부산대학교 도서관

Machine learning (ML) has emerged into formidable force for identifying hidden but pertinent patterns within a given data set with the objective of subsequent generation of automated predictive behavior. In the recent years, it is safe to conclude that ML and its close cousin deep learning (DL) have ushered unprecedented developments in all areas of physical sciences especially chemistry. Not only the classical variants of ML , even those trainable on near-term quantum hardwares have been developed with promising outcomes. Such algorithms have revolutionzed material design and performance of photo-voltaics, electronic structure calculations of ground and excited states of correlated matter, computation of force-fields and potential energy surfaces informing chemical reaction dynamics, reactivity inspired rational strategies of drug designing and even classification of phases of matter with accurate identification of emergent criticality.
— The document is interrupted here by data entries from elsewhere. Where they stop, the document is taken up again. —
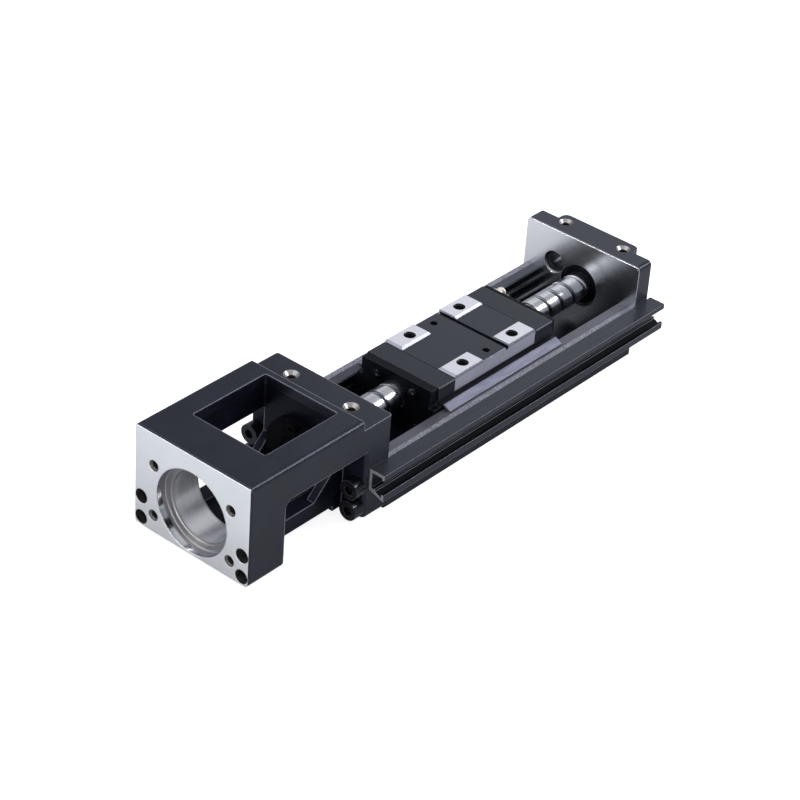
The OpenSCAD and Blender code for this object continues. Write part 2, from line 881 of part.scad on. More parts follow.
module thread() {
  points = concat(
    [for (i = [0:step_n], j = [0:arc_n]) groove_pt(i, j)],
    [for (k = [0:turn_n - 1]) on_screw(screw_d / 2, step_angle(k), thread_y0)],
    [for (k = [0:turn_n - 1]) on_screw(screw_d / 2, step_angle(step_n - k), thread_y1)]
  );
  faces = concat(
    [for (i = [0:step_n - 1], j = [0:arc_n - 1]) [g(i, j), g(i + 1, j + 1), g(i + 1, j)]],
    [for (i = [0:step_n - 1], j = [0:arc_n - 1]) [g(i, j), g(i, j + 1), g(i + 1, j + 1)]],
    [for (i = [0:step_n - turn_n - 1]) [g(i, arc_n), g(i + turn_n + 1, 0), g(i + 1, arc_n)]],
    [for (i = [0:step_n - turn_n - 1]) [g(i, arc_n), g(i + turn_n, 0), g(i + turn_n + 1, 0)]],
    [for (k = [0:turn_n - 2]) [front_pt(k), g(k, 0), g(k + 1, 0), front_pt(k + 1)]],
    fan(g(turn_n - 1, 0),
        concat([g(turn_n, 0)], [for (j = [arc_n:-1:0]) g(0, j)], [front_pt(0), front_pt(turn_n - 1)])),
    [for (k = [0:turn_n - 2])
      [rear_pt(k), g(step_n - k, arc_n), g(step_n - k - 1, arc_n), rear_pt(k + 1)]],
    fan(g(step_n - turn_n + 1, arc_n),
        concat([g(step_n - turn_n, arc_n)], [for (j = [0:arc_n]) g(step_n, j)],
               [rear_pt(0), rear_pt(turn_n - 1)])),
    [[for (k = [0:turn_n - 1]) front_pt(k)]],
    [[for (k = [0:turn_n - 1]) rear_pt(k)]]
  );
  polyhedron(points, faces, convexity = 10);
}

module ball_screw()
  color("#d9dbe0")
    union() {
      thread();
      rod_y(shaft_d / 2, shaft_y0 + end_ch, journal_y0 + 1);
      cone_y(shaft_d / 2 - end_ch, shaft_d / 2, shaft_y0, shaft_y0 + end_ch);
      rod_y(journal_d / 2, journal_y0, thread_y0 + 1);
      difference() {
        rod_y(journal_d / 2, thread_y1 - 1, support_y1 + journal_over);
        ring_y(journal_d / 2 - clip_depth, journal_d, support_y1 - clip_gap, support_y1 + clip_t + clip_gap);
      }
    }

// ---- Carriage ----

// Section of the block (w = its top's half width), the caps and the seals; d insets the outline
module slider_section(w, trough_w, base, d = 0)
  polygon(mirrored([
    [w - d - car_ch, car_top - d],
    [w - d, car_top - d - car_ch],
    [w - d, skirt_z],
    [top_half - neck_in, skirt_z],
    [top_half - neck_in, shoulder_z],
    [trough_w - d, shoulder_z],
    [trough_w - d, base + base_ch],
    [trough_w - d - base_ch, base]
  ]));

module pad(y)
  intersection() {
    along_y(y, y + pad_len)
      polygon([
        [pad_x0 - pad_bevel, car_top - eps],
        [pad_x0, car_top + pad_h],
        [top_half - car_ch, car_top + pad_h],
        [top_half, car_top + pad_h - car_ch],
        [top_half, car_top - car_ch - eps],
        [top_half - car_ch - 1, car_top - car_ch - 1],
        [pad_x0 - pad_bevel, car_top - car_ch - 1]
      ]);
    across_x(0, half_w)
      polygon([
        [y, car_top - car_ch - 2],
        [y, car_top],
        [y + pad_end_bevel, car_top + pad_h],
        [y + pad_len - pad_end_bevel, car_top + pad_h],
        [y + pad_len, car_top],
        [y + pad_len, car_top - car_ch - 2]
      ]);
  }

module carriage_block()
  color("#34363d")
    difference() {
      union() {
        along_y(car_y0, car_y1)
          slider_section(top_half, car_half, car_base);
        both_sides() {
          pad(car_y0);
          pad(car_y1 - pad_len);
        }
      }
      rod_y(screw_d / 2 + bore_gap, car_y0 - 1, car_y1 + 1);
      rod_y(chamber_r, nut_y0 - nut_ball_d, nut_y1 + nut_ball_d);
      for (s = [-1, 1], z = row_z) {
        rod_y(race_r, car_y0 - 1, car_y1 + 1, s * race_x, z);
        rod_y(return_r, car_y0 - 1, car_y1 + 1, s * return_x, z);
      }
      translate([-half_w, slit_y, car_top - slit_t])
        cube([body_w, slit_w, slit_t + pad_h + 1]);
      for (s = [-1, 1], i = [0, 1])
        tapped_down(s * bolt_x / 2, car_y0 + bolt_y0 + i * bolt_y, car_top + pad_h,
                    m5_drill, m5_sink_d, m5_depth);
      for (s = [-1, 1])
        translate([s * pin_x / 2, pin_y, car_top - pin_depth])
          cylinder(d = pin_d, h = pin_depth + 1);
      for (s = [-1, 1]) {
        tapped_end(s * front_upper[0], front_upper[1], car_y0 - 1, car_y0 + cap_grip + 1);
        tapped_end(s * lower[0], -lower[1], car_y0 - 1, car_y0 + cap_grip + 1);
        tapped_end(s * rear_upper[0], rear_upper[1], car_y1 - cap_grip - 1, car_y1 + 1);
        tapped_end(s * lower[0], -lower[1], car_y1 - cap_grip - 1, car_y1 + 1);
      }
    }

module tapped_end(x, z, y0, y1)
  rod_y(M2[0] / 2 + thread_gap, y0, y1, x, z);

// Half ring that turns a row of balls round from its race into its return hole
module turn_round(y, z, way)
  translate([(race_x + return_x) / 2, y, z])
    mirror([0, way < 0 ? 1 : 0, 0])
      rotate_extrude(angle = 180)
        translate([return_in / 2, 0])
          circle(return_r);

// A cap between y0 and y1; its seam with the block lies at seam_y
module end_cap(y0, y1, seam_y, way, screws)
  difference() {
    union() {
      along_y(seam_y == y1 ? y0 : y0 + seam_w, seam_y == y1 ? y1 - seam_w : y1)
        slider_section(top_half + cap_wide, car_half - cap_in, car_base);
      along_y(y0, y1)
        slider_section(top_half + cap_wide, car_half - cap_in, car_base, seam_in);
    }
    rod_y(screw_d / 2 + 2 * bore_gap, y0 - 1, y1 + 1);
    both_sides()
      for (z = row_z)
        turn_round(seam_y, z, way);
    for (s = [-1, 1], p = screws)
      rod_y(M2[0] / 2 + cap_screw_gap, y0 - 1, y1 + 1, s * p[0], p[1]);
  }

module front_end_cap()
  color("#2e3037")
    end_cap(front_cap_y0, car_y0, car_y0, -1, [front_upper, [lower[0], -lower[1]]]);

module rear_end_cap()
  color("#2e3037")
    difference() {
      end_cap(car_y1, rear_cap_y1, car_y1, 1, [rear_upper, [lower[0], -lower[1]]]);
      rod_y(nipple_bolt_r + thread_gap, seal_y1 - nipple_stub - 1, seal_y1, -nipple_x, rail_top + nipple_z);
    }

// Wiper plate: lobes on its sides reach into the rail's races
module end_seal(y0, y1, screws)
  difference() {
    union() {
      along_y(y0, y1)
        slider_section(top_half - 0.3, car_half + neck_gap, car_base, neck_gap);
      for (s = [-1, 1], z = row_z)
        rod_y(lobe_r, y0, y1, s * race_x, z);
    }
    rod_y(screw_d / 2 + seal_gap, y0 - 1, y1 + 1);
    for (s = [-1, 1], p = screws)
      rod_y(M2[0] / 2 + cap_screw_gap, y0 - 1, y1 + 1, s * p[0], p[1]);
  }

module front_seal()
  color("#3c3e45")
    end_seal(seal_y0, front_cap_y0, [front_upper, [lower[0], -lower[1]]]);

module rear_seal()
  color("#3c3e45")
    difference() {
      end_seal(rear_cap_y1, seal_y1, [rear_upper, [lower[0], -lower[1]]]);
      rod_y(nipple_bolt_r + thread_gap, rear_cap_y1 - 1, seal_y1 + 1, -nipple_x, rail_top + nipple_z);
    }

module cap_screws()
  color("#b9bbc0")
    for (s = [-1, 1]) {
      for (p = [front_upper, [lower[0], -lower[1]]])
        translate([s * p[0], seal_y0, p[1]])
          rotate([90, 0, 0])
            cap_screw(M2, seal_t + front_cap_len + cap_grip);
      for (p = [rear_upper, [lower[0], -lower[1]]])
        translate([s * p[0], seal_y1, p[1]])
          rotate([-90, 0, 0])
            cap_screw(M2, rear_seal_t + rear_cap_len + cap_grip);
    }

// A strip on each shoulder of the carriage, with a lip that falls towards the rail's edge
module side_seals()
  color("#6f7180")
    both_sides()
      along_y(front_cap_y0 + strip_in, seal_y1 - strip_in)
        polygon([
          [top_half - neck_in + neck_gap, shoulder_z],
          [trough, shoulder_z],
          [trough + 1.7, rail_top + lip_gap],
          [trough + 3.3, rail_top + lip_gap],
          [trough + 3.3, rail_top + lip_gap + 0.2],
          [trough + 0.3, shoulder_z + 1],
          [trough - 0.3, shoulder_z + 1],
          [trough - 0.3, shoulder_z + strip_t],
          [top_half - neck_in + neck_gap, shoulder_z + strip_t]
        ]);

module grease_nipple()
  color("#d8cdbb")
    translate([-nipple_x, seal_y1, rail_top + nipple_z])
      rotate([-90, 0, 0]) {
        translate([0, 0, -nipple_stub])
          cylinder(r = nipple_bolt_r, h = nipple_stub + eps);
        cylinder(r = nipple_r, h = nipple_len / 3, $fn = 6);
        rotate_extrude()
          polygon([
            [0, 0],
            [nipple_r - 0.6, 0],
            [nipple_r - 0.6, nipple_len / 2],
            [nipple_r - 1.4, nipple_len * 0.6],
            [nipple_r - 1.4, nipple_len * 0.7],
            [nipple_r - 0.7, nipple_len * 0.8],
            [nipple_r - 1, nipple_len],
            [0, nipple_len]
          ]);
      }

module nut_balls()
  color("#e4e6ea")
    for (k = [0:floor(nut_turns * 360 / nut_step)])
      translate(on_screw(pcd_r, k * nut_step, nut_y0 + k * nut_step / 360 * lead))
        sphere(d = nut_ball_d);

module rail_balls()
  color("#e4e6ea")
    for (s = [-1, 1], z = row_z, y = [car_y0 + rail_ball_d:ball_step:car_y1 - rail_ball_d])
      translate([s * race_x, y, z])
        sphere(d = rail_ball_d);

// ---- Output ----

rail();
motor_housing();
housing_screws();
bearing_cover();
bearing_cover_screws();
fixed_bearing_outer_rings();
fixed_bearing_balls();
end_plate();
end_plate_screws();
support_bearing_outer_ring();
support_bearing_seal();
support_bearing_balls();
sensor_rail();
sensor_rail_screws();
ball_screw();
lock_nut();
fixed_bearing_inner_rings();
support_bearing_inner_ring();
retaining_ring();
carriage_block();
front_end_cap();
rear_end_cap();
front_seal();
rear_seal();
cap_screws();
side_seals();
grease_nipple();
nut_balls();
rail_balls();
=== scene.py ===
"""Looks of the ball screw linear module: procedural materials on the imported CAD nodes, a smooth
ball screw, a pale studio floor, soft lamps and the camera. Places are metres in the part's own
frame: +Y runs along the screw from the motor face, +X points at the sensor rail and +Z is up."""

import math

import bmesh
import bpy
from mathutils import Matrix, Vector

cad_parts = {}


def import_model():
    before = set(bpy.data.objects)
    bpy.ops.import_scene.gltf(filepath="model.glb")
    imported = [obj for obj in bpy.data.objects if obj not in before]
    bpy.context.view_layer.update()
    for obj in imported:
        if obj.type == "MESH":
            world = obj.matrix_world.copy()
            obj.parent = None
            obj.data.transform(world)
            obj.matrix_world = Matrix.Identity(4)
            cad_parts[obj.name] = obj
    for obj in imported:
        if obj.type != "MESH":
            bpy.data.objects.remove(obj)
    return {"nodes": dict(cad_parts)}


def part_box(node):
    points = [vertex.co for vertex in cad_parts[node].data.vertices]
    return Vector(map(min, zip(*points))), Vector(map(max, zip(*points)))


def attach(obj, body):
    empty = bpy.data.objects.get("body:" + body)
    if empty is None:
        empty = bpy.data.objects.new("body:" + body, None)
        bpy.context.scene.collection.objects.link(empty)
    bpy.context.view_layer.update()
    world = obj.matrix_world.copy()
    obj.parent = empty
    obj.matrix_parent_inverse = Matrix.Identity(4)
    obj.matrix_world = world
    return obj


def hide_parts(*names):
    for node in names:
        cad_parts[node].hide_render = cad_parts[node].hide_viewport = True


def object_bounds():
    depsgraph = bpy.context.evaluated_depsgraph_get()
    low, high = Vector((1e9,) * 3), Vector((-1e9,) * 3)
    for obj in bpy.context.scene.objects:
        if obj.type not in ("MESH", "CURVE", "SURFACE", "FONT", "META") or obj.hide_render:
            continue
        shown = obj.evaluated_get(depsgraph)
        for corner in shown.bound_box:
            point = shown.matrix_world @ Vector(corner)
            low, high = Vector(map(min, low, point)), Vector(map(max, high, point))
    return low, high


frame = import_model()
cad_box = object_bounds()
NODES = frame["nodes"]
MM = 0.001

HOUSING_LOW, HOUSING_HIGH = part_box("motor_housing")
PLATE_LOW, PLATE_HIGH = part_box("end_plate")
RAIL_LOW, RAIL_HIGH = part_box("rail")
SENSOR_LOW, SENSOR_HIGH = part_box("sensor_rail")
BLOCK_LOW, BLOCK_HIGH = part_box("carriage_block")
SCREW_LOW, SCREW_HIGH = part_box("ball_screw")

FILM = 0.05 * MM       # reach of a mask that takes in one flat face
THIN_FILM = 0.03 * MM  # the same, where the face ends in a fine bevel
BOTH = (-1, 1)         # the two sides of the part
GRAIN = (0.3, 0.7)     # nearly all of a noise lies between these two values
SPECKS = (0.42, 0.62)  # a speckled noise turns from dark to light between these


def rgb(r, g, b):
    return (r, g, b, 1.0)


def shade(base, factor):
    return tuple(min(1, c * factor) for c in base[:3]) + (1,)


BLACK = rgb(0.0065, 0.0070, 0.0125)
COATED = rgb(0.0105, 0.011, 0.0165)  # a slightly lighter black coating
# painted highlight for the rounded edges
EDGE_HIGHLIGHT = rgb(0.30, 0.30, 0.37)
SHEEN = rgb(0.76, 0.83, 1.0)

M4_DRILL = 1.65 * MM  # radius
M4_PITCH = 0.7 * MM
COVER_HOLE_DEPTH = 9 * MM
BORE_BEVEL = 0.6 * MM


# ---------------------------------------------------------------- node helpers

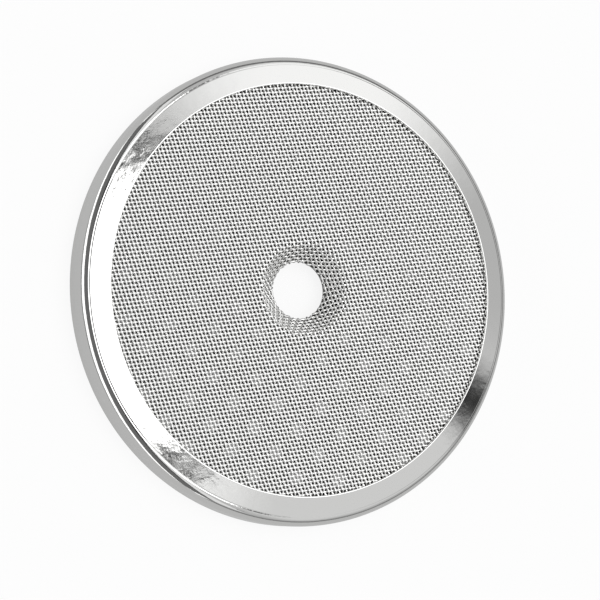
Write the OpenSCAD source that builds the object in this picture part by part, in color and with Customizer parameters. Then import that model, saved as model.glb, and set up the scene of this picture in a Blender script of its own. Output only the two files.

In this review we shall explicate a subset of such topics and delineate the contributions made by both classical and quantum computing enhanced machine learning algorithms over the past few years. We shall not only present a brief overview of the well-known techniques but also highlight their learning strategies using statistical physical insight. The objective of the review is to not only to foster exposition to the aforesaid techniques but also to empower and promote cross-pollination among future-research in all areas of chemistry which can benefit from ML and in turn can potentially accelerate the growth of such algorithms.